Gloves come off in ESG spat

January 12, 2022 • 4 minute read

The debate over how companies can best combat climate change is becoming increasingly polarised and personal but consensus can still be found, argues Infinite Global director Patrick Tooher.

Terry Smith has had a very successful career in fund management telling it how he sees it.

Never one to take a ringside seat, the boxing enthusiast likes nothing better than to go toe-to-toe against prevailing investment trends.

So it should come as no surprise when in typically pugilistic fashion he took aim at Unilever, the consumer goods group where his Fundsmith Equity Fund is a top ten shareholder.

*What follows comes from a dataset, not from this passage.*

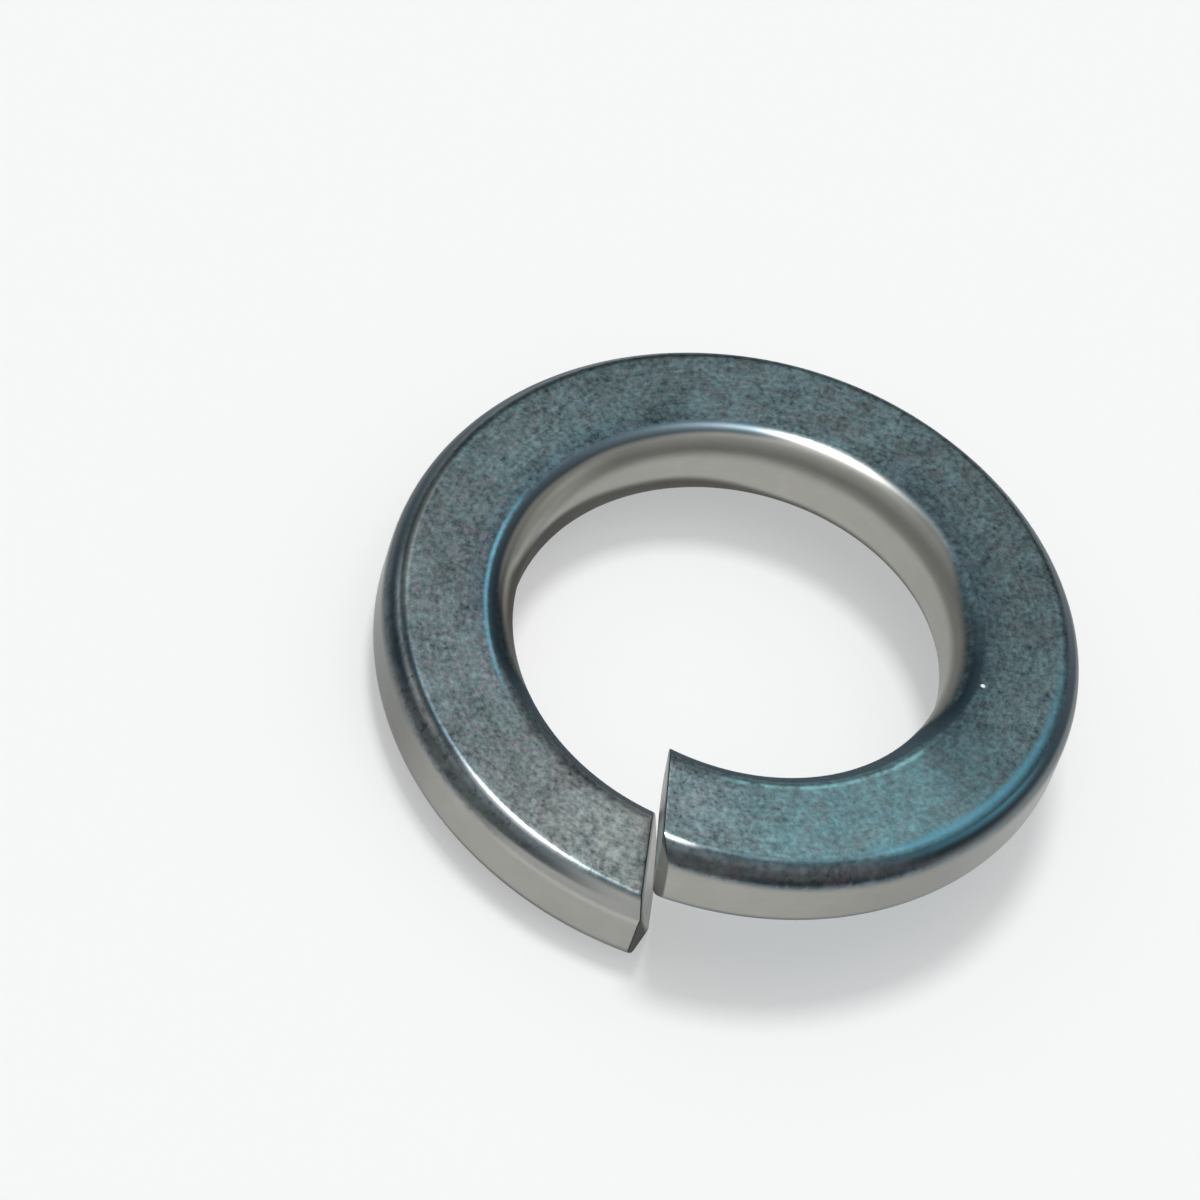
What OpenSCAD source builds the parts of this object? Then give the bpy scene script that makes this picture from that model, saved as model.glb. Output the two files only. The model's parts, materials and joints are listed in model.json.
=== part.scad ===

In a letter to shareholders, he said Unilever had “lost the plot” because it “seems to be labouring under the weight of a management which is obsessed with publicly displaying sustainability credentials at the expense of focusing on the fundamentals of the business.”

He went to attack Unilever’s “ludicrous“ focus on sustainability and mocked efforts to give its brands like Hellman’s mayonnaise purpose.

In part Smith was venting his frustration at Unilever’s underperforming share price.

But he was also reflecting a view expressed in many boardrooms, often sotto voce, that the rush to adopt environmental, social and governance (ESG) standards had gone too far too fast, and risked unintended consequences.

As companies come under more scrutiny than ever about their ESG claims, the debate about how companies can best combat climate change is becoming increasingly polarised, political – and personal.

For example, one of the more ‘recommended’ comments at the end of this article in The Times  pointedly noted that: “If I was a Fundsmith client I would be more worried Mr Smith was losing the plot. Unilever isn’t trying to sell ice creams to billionaires who live in Mauritius, it’s trying to sell to urban millennials and Gen Z’s who care very much about sustainability and are not, by and large, fans of global food brands.”

Such polarisation and personalisation is a pity, for Smith chose his target carefully. In hitting out at Unilever, he was picking on one of the companies recently lauded by the Government  as an early adopter of new reporting standards that come into effect later this year. Over 1,300 of the largest UK-registered companies and financial institutions will soon have to disclose climate-related financial information on a mandatory basis – in line with recommendations from the Task Force on Climate-Related Financial Disclosures (TCFD). This will include many of the UK’s largest traded companies, banks and insurers, as well as private companies with over 500 employees and £500 million in turnover.

Crucially, these new rules will force firms – in some cases for the first time – to account for the indirect, supply chain emissions that make up the vast majority of their carbon footprint.

Gaps between ESG rhetoric and reality will be exposed – even as arguments about accounting methodologies continue to rage. And no doubt Smith, who made his name revealing the creative ways companies accounted for growth in the past, will have his own view on the merits of Scope 3 emissions reporting.

But regulation and legislation can only go so far in holding companies to account on ESG. Ultimately the debate is about embedding more sustainable practices into business models, sooner rather than later.

That’s something surely we can all agree on.